Egypt Watch

Egyptian authorities threaten family of asylum seeker in Canada

The Egyptian asylum seeker Abdelrahman El-Mady revealed that his family in Egypt were threatened after a Canadian official contacted the authorities in Cairo.

El-Mady blamed the Canadian Border Services Agency (CBSA) for contacting the Egyptian authorities, which moved to silence his family. He confirmed that his father was arrested for two days.

Egypt regularly persecutes the families of Egyptians at home who speak out against their human rights abuses abroad as a way to silence them. El-Mady faces deportation from Canada after the CBSA said he was a “security threat.” It justified that by saying he is a member of the Freedom and Justice Party in Egypt, which is the political arm of the Muslim Brotherhood (MB).

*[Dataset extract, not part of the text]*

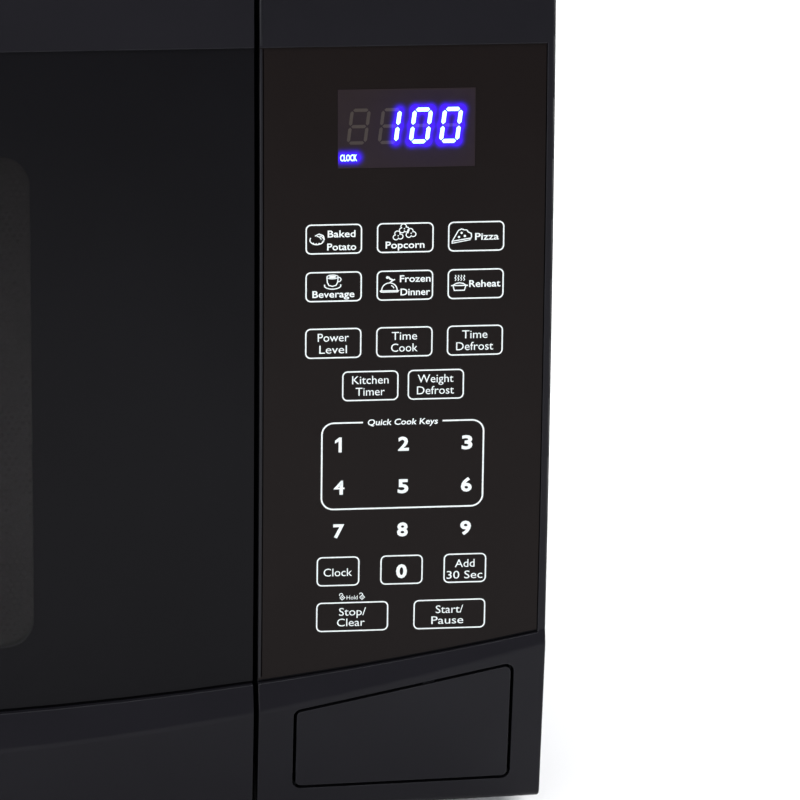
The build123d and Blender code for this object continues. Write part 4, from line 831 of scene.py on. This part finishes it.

Canada does not class the MB as a terror group. However, it did not explain why it considered El-Mady as a threat. After the 2013 coup in Egypt, the new regime outlawed the MB. Thousands of the MB members, supporters, and their top leaders are among the 60,000 political prisoners in the country. Some of them have been systematically tortured and sentenced to death.

After 2013, El-Mady travelled to Saudi Arabia and then on to Canada in 2017. He was detained for two months in Vancouver and not given a battery for his hearing aid. El-Mady’s lawyer, Washim Ahmed, says that the CBSA accessed emails between him and his lawyer without his consent during his interrogation.

An 18 October 2017 transcript from Elmady’s detention-review hearing shows the counsel for the public safety minister saying the CBSA was seeking copies of a police summons issued against Elmady in Egypt. A transcript from 25 October 2017 shows that a liaison officer would travel to Egypt to speak to a government minister about the MB. The public safety minister’s counsel said he would be discreet and make limited inquiries.

El-Mady’s lawyers demanded increased oversight of the Canadian Border Services Agency. They pointed out that Canadian authorities usually would not communicate with a government that is allegedly persecuting someone.